### Data:

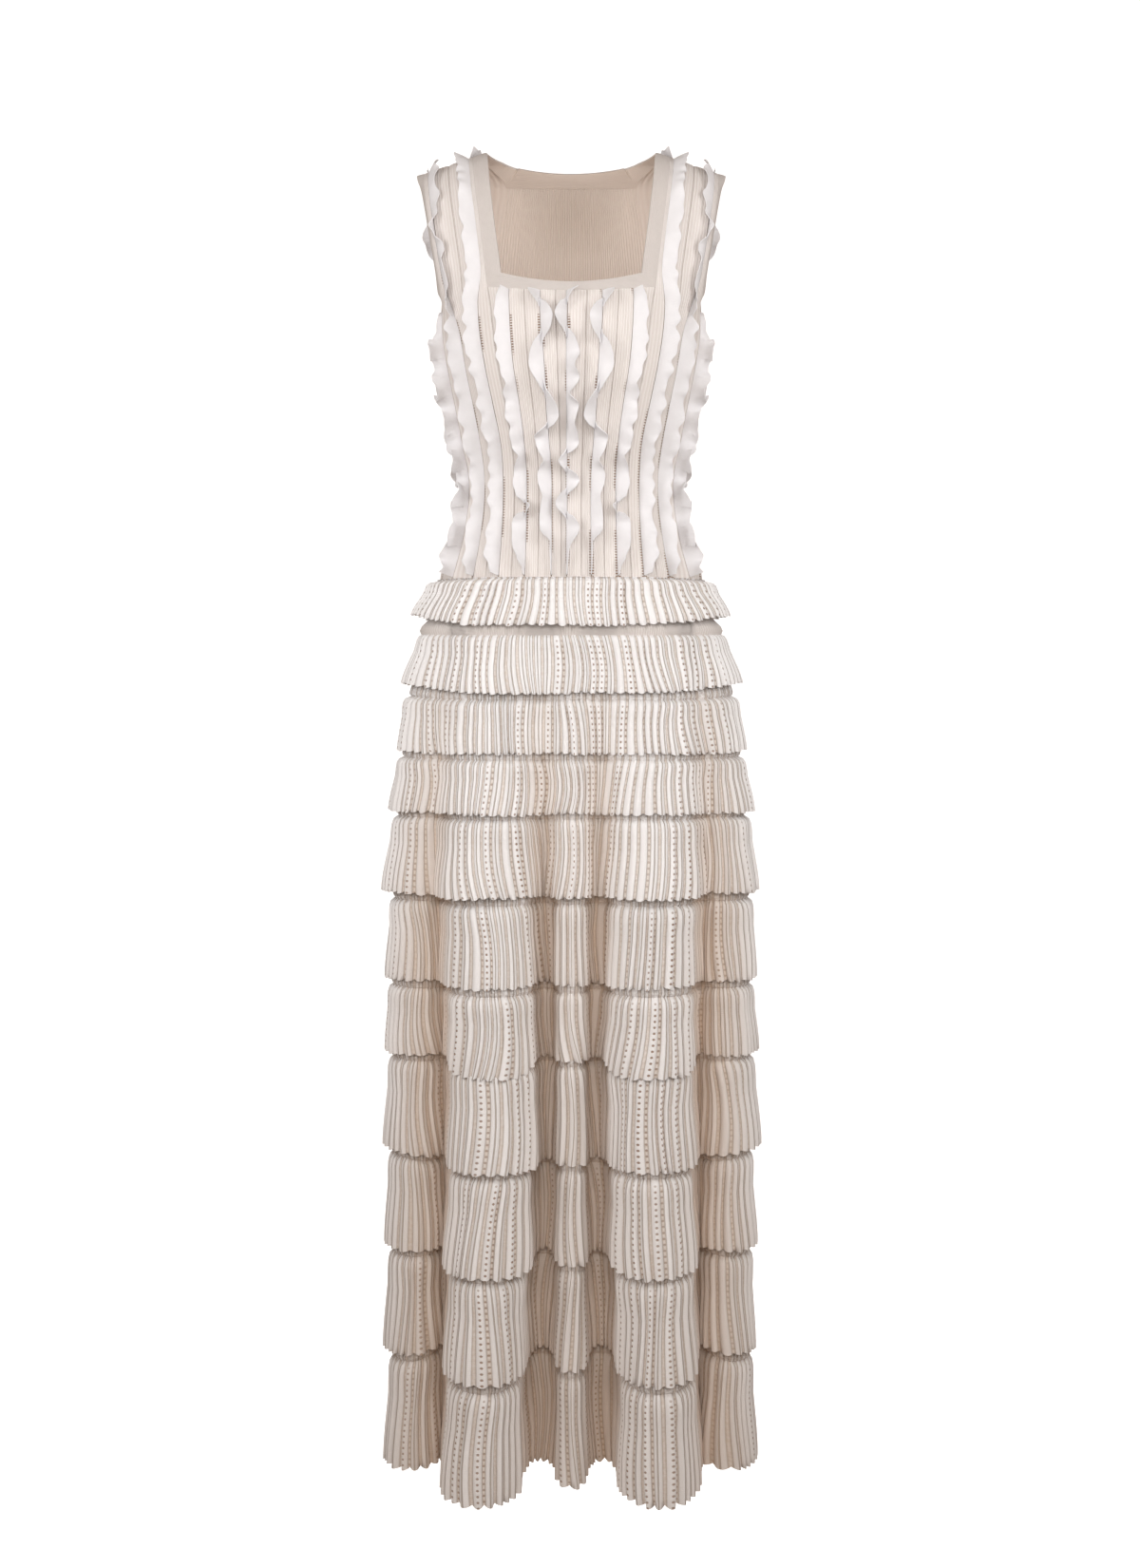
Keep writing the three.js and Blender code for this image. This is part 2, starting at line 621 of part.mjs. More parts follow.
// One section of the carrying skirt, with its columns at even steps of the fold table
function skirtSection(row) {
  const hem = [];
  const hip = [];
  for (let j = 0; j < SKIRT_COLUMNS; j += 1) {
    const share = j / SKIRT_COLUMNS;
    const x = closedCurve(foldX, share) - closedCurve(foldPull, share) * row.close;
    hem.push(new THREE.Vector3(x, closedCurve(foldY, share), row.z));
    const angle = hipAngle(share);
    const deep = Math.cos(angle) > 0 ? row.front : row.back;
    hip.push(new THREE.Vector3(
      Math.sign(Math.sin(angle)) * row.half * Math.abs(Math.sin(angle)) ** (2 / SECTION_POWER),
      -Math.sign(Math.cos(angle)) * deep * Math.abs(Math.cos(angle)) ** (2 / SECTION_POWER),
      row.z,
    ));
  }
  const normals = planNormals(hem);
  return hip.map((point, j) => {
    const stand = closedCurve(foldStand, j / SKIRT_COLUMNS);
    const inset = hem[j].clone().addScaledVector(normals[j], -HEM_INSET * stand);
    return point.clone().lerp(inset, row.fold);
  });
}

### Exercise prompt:
Extract the full listing above without altering anything.

### Expected answer:
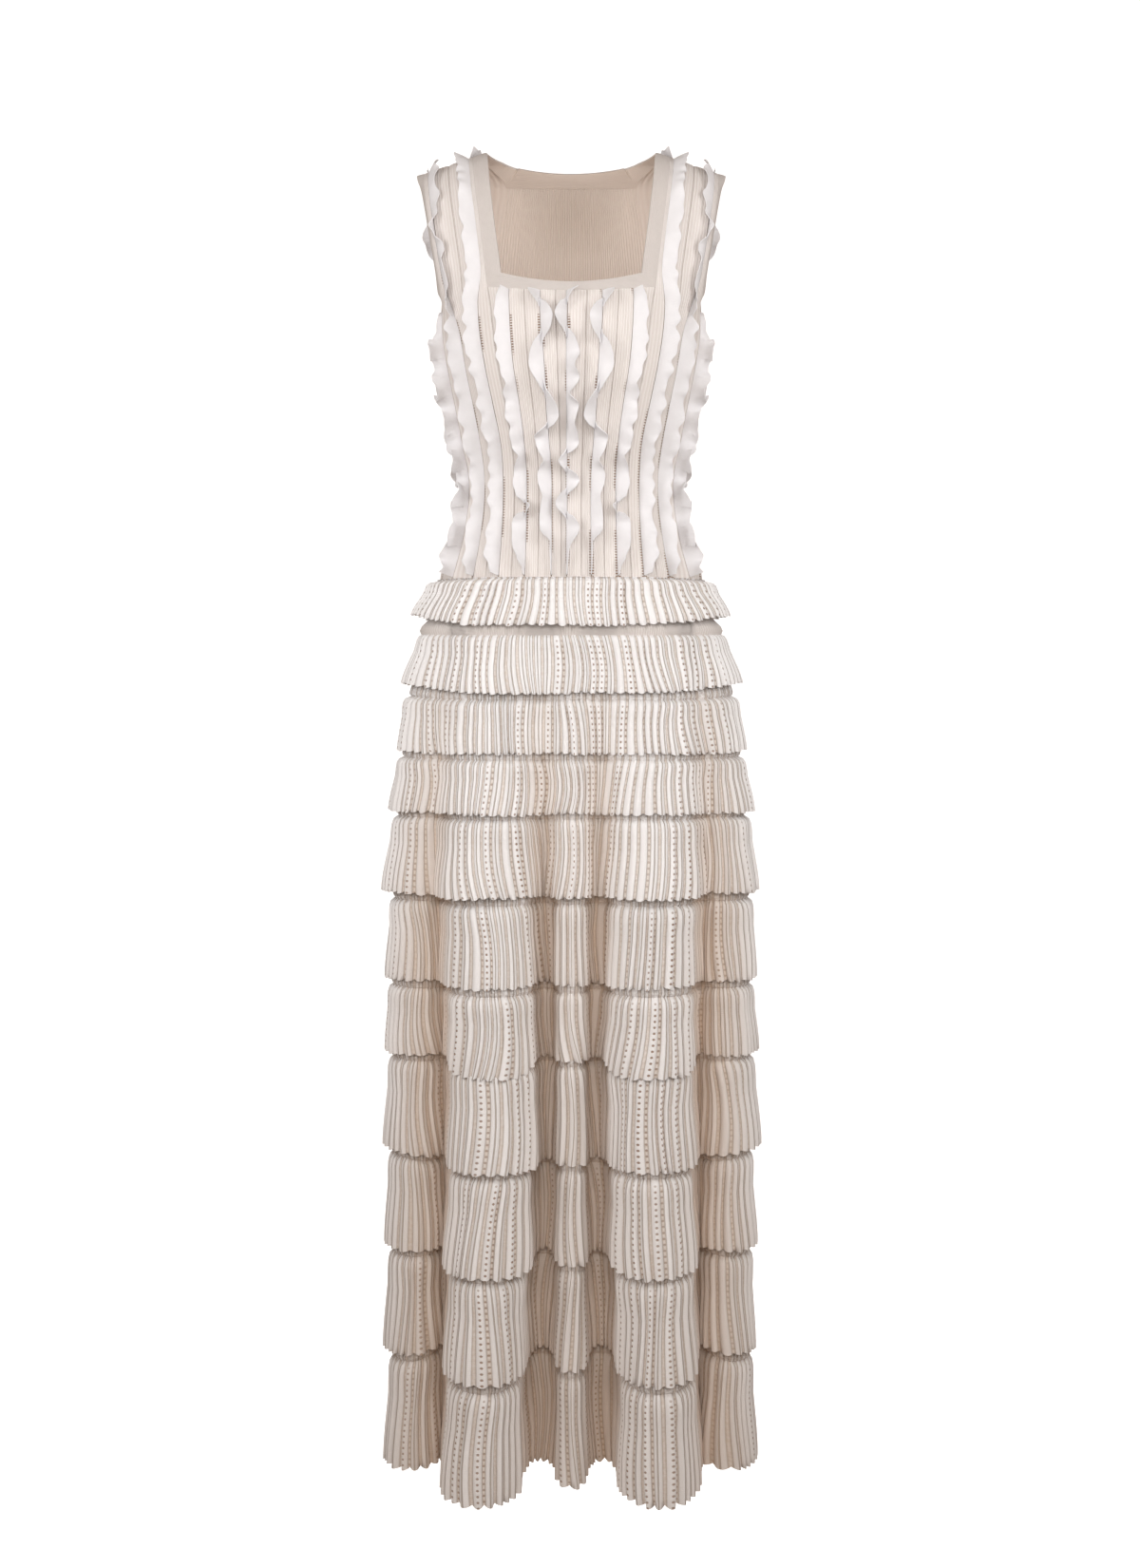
Keep writing the three.js and Blender code for this image. This is part 2, starting at line 621 of part.mjs. More parts follow.
// One section of the carrying skirt, with its columns at even steps of the fold table
function skirtSection(row) {
  const hem = [];
  const hip = [];
  for (let j = 0; j < SKIRT_COLUMNS; j += 1) {
    const share = j / SKIRT_COLUMNS;
    const x = closedCurve(foldX, share) - closedCurve(foldPull, share) * row.close;
    hem.push(new THREE.Vector3(x, closedCurve(foldY, share), row.z));
    const angle = hipAngle(share);
    const deep = Math.cos(angle) > 0 ? row.front : row.back;
    hip.push(new THREE.Vector3(
      Math.sign(Math.sin(angle)) * row.half * Math.abs(Math.sin(angle)) ** (2 / SECTION_POWER),
      -Math.sign(Math.cos(angle)) * deep * Math.abs(Math.cos(angle)) ** (2 / SECTION_POWER),
      row.z,
    ));
  }
  const normals = planNormals(hem);
  return hip.map((point, j) => {
    const stand = closedCurve(foldStand, j / SKIRT_COLUMNS);
    const inset = hem[j].clone().addScaledVector(normals[j], -HEM_INSET * stand);
    return point.clone().lerp(inset, row.fold);
  });
}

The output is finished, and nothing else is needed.